Flicking through the AW25 collections, I quickly found other designers on the same page as Goddard. NY-based Sandy Liang is renowned for her girlish collections that centre around feminine details and sweet colour palettes and she put forward countless looks completed with leggings. Liang’s were styled to be worn under skirts, sometimes clashing, sometimes matching with the patterns of the other pieces. It added to the new route to sportswear she seemed to steer for the season.
Another designer on board is one of my favourite emerging stars: Lucila Safdie.
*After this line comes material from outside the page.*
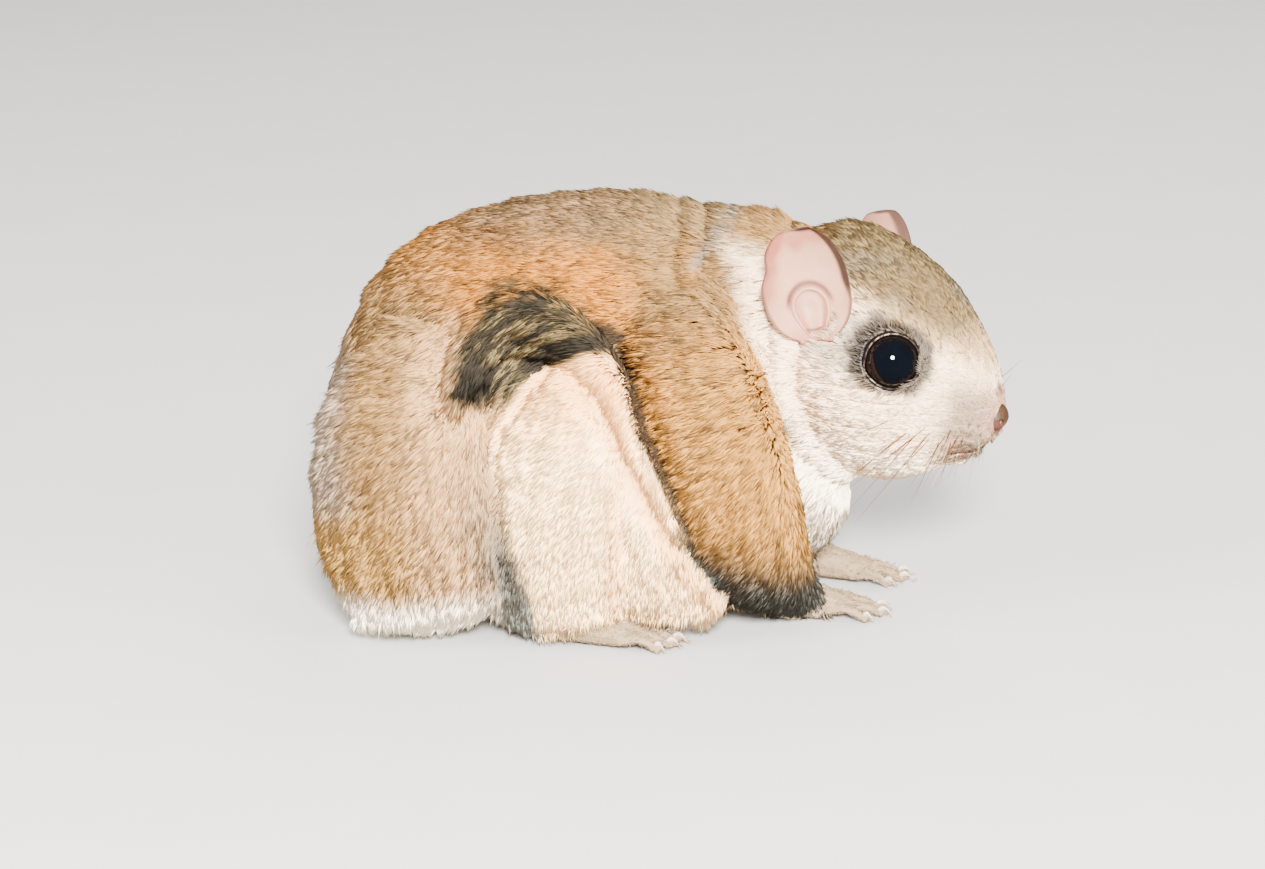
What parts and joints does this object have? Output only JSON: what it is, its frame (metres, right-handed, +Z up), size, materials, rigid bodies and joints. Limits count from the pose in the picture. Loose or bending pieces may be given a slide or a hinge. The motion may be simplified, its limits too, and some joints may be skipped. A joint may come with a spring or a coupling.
{
  "type": "flying squirrel",
  "caption": "Still life-size flying squirrel crouching on all fours, gliding membrane folded down the flanks, head turned and tail curled round to one side.",
  "frame": {"origin": "on the floor, at the flat under the belly, in the body's middle plane", "axes": "+X the way the body faces, +Y to the animal's left, +Z up"},
  "size_m": [0.1263, 0.1018, 0.0757],
  "materials": {
    "coat_back": "short soft fur, tan with fine dark tips",
    "coat_belly": "short soft fur, cream",
    "coat_face": "very short soft fur, grey and cream",
    "bare_skin": "thin bare skin, pink",
    "eye": "wet gloss, near black"
  },
  "bodies": {
    "root": {"torso": "coat_back", "neck": "coat_back", "head": "coat_face", "eye_right": "eye", "eye_left": "eye", "ear_right": "bare_skin", "ear_left": "bare_skin", "foreleg_right": "coat_back", "foreleg_left": "coat_back", "hand_right": "bare_skin", "hand_left": "bare_skin", "hindleg_right": "coat_back", "hindleg_left": "coat_back", "hindfoot_right": "bare_skin", "hindfoot_left": "bare_skin", "membrane_right": "coat_belly", "membrane_left": "coat_belly", "tail_base": "coat_back", "tail_middle": "coat_back", "tail_tip": "coat_back"}
  },
  "joints": []
}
The Central Saint Martins graduate has made leggings — even those with frilled buttocks — a central tenet of her sweet-cute aesthetic. ‘I love them so much because you can have fun with them,’ Safdie tells me. ‘I like that they can be all different colours, prints, sheernesses – they can be worn by themselves or styled in so many ways, like with a dress, skirt or even a pair of shorts on top.’
For Safdie, the perfect way to wear the look now is with ‘a sheer dress and printed leggings,’ affirming the ideas also put forward by Goddard and Liang. ‘Cuteness!’ she adds.
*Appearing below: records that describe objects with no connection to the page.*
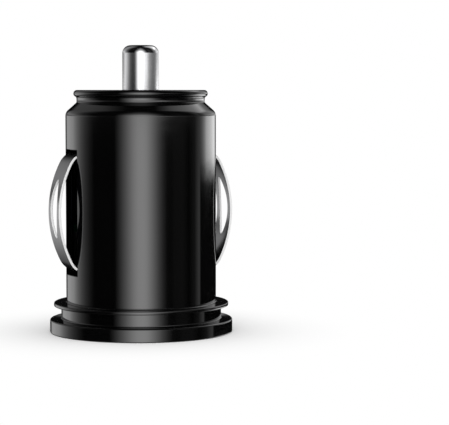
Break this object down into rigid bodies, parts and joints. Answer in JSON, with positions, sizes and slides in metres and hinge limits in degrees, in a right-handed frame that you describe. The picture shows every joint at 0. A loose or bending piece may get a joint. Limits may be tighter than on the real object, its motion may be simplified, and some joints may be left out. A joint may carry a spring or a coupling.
{
  "type": "car usb charger plug",
  "caption": "Compact charger plug for a 12 volt car socket, with a sprung tip pin, two bowed side contacts and twin USB ports in its flanged face.",
  "frame": {"origin": "centre of the port face, which the plug stands on", "axes": "+Z from the port face along the barrel to the tip pin, X across the two side contacts and along the ports' long sides, Y from one port to the other"},
  "size_m": [0.025, 0.025, 0.0393],
  "materials": {
    "shell_black": "polished black",
    "face_grey": "fine matte",
    "tip_chrome": "mirror",
    "contact_steel": "polished strip",
    "spring_steel": "drawn wire",
    "terminal_brass": "stamped",
    "port_steel": "plated",
    "tongue_black": "moulded",
    "contact_gold": "gold plated",
    "board_green": "solder mask",
    "ferrite": "sintered",
    "copper_wire": "enamelled",
    "can_sleeve": "sleeve",
    "can_aluminium": "satin",
    "chip_black": "moulded",
    "ceramic_tan": "ceramic"
  },
  "bodies": {
    "housing": {"barrel_shell": "shell_black", "head_cap": "shell_black", "face_plate": "face_grey", "tip_spring": "spring_steel", "tip_terminal": "terminal_brass", "ground_terminal_left": "terminal_brass", "ground_terminal_right": "terminal_brass", "port_shell_upper": "port_steel", "port_shell_lower": "port_steel", "port_tongue_upper": "tongue_black", "port_tongue_lower": "tongue_black", "port_contacts_upper": "contact_gold", "port_contacts_lower": "contact_gold", "port_board": "board_green", "power_board": "board_green", "inductor_core": "ferrite", "inductor_winding": "copper_wire", "input_capacitor": "can_sleeve", "output_capacitor": "can_aluminium", "converter_chip": "chip_black", "rectifier_diode": "chip_black", "input_fuse": "ceramic_tan", "charge_control_chips": "chip_black", "chip_capacitors": "ceramic_tan", "chip_resistors": "chip_black"},
    "tip": {"tip_pin": "tip_chrome"},
    "left_contact": {"ground_contact_left": "contact_steel"},
    "right_contact": {"ground_contact_right": "contact_steel"}
  },
  "joints": [
    {"name": "tip_press", "type": "slide", "parent": "housing", "child": "tip", "axis": [0, 0, -1], "range_m": [0, 0.002], "stiffness_N_per_m": 1200, "springref_m": -0.002, "deforming": ["tip_spring"]},
    {"name": "left_contact_press", "type": "slide", "parent": "housing", "child": "left_contact", "axis": [1, 0, 0], "range_m": [0, 0.0018], "stiffness_N_per_m": 2500, "springref_m": -0.0006},
    {"name": "right_contact_press", "type": "slide", "parent": "housing", "child": "right_contact", "axis": [-1, 0, 0], "range_m": [0, 0.0018], "stiffness_N_per_m": 2500, "springref_m": -0.0006}
  ]
}
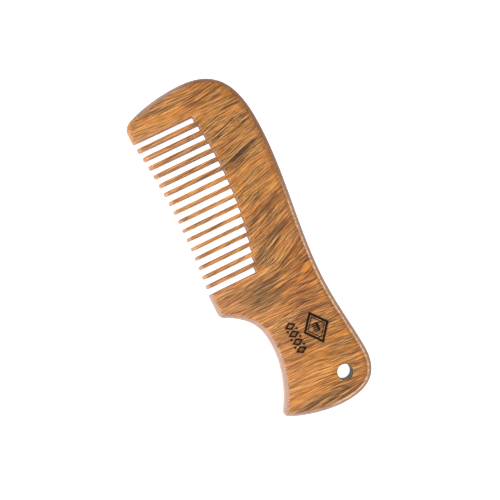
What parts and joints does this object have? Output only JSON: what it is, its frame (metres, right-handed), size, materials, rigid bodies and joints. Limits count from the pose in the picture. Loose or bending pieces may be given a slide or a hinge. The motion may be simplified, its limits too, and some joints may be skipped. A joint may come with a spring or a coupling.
{
  "type": "beard comb",
  "caption": "Flat wooden beard comb with a row of teeth between thick guards, a curved handle with a finger notch, and a hanging hole.",
  "frame": {"origin": "middle of the comb's length and width, on the back face that it lies on", "axes": "+X from the head to the handle end, +Y from the tooth tips to the spine, +Z out of the front face"},
  "size_m": [0.1394, 0.0482, 0.01],
  "materials": {
    "sandalwood": "oiled and hand polished, golden brown with dark streaks running with the teeth"
  },
  "bodies": {
    "root": {"head": "sandalwood", "tooth_01": "sandalwood", "tooth_02": "sandalwood", "tooth_03": "sandalwood", "tooth_04": "sandalwood", "tooth_05": "sandalwood", "tooth_06": "sandalwood", "tooth_07": "sandalwood", "tooth_08": "sandalwood", "tooth_09": "sandalwood", "tooth_10": "sandalwood", "tooth_11": "sandalwood", "tooth_12": "sandalwood", "tooth_13": "sandalwood", "tooth_14": "sandalwood", "tooth_15": "sandalwood", "tooth_16": "sandalwood", "back": "sandalwood", "heel": "sandalwood", "grip": "sandalwood", "hang_end": "sandalwood"}
  },
  "joints": []
}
Of course, cuteness isn’t on everyone’s sartorial agenda. At 16Arlington, Marco Capaldo has given the illusion of leggings a more sophisticated edge through solid black options worn with voluminous eveningwear. Here, they bring a directional edge that is easy to add to any pre-existing wardrobe favourite. It’s these that have perhaps tempted me most as, like many, I can be more inclined to experiment when it comes to what I wear in the evening.
The return of leggings might be in its infancy, but with them being so easy-to-wear, easy-to-access and probably already in all of our wardrobes, it’s likely that, 20 (or 40!) years after we first fell in love with them, it might just be time to reconsider them outside of the Pilates class and worn under your favourite dress.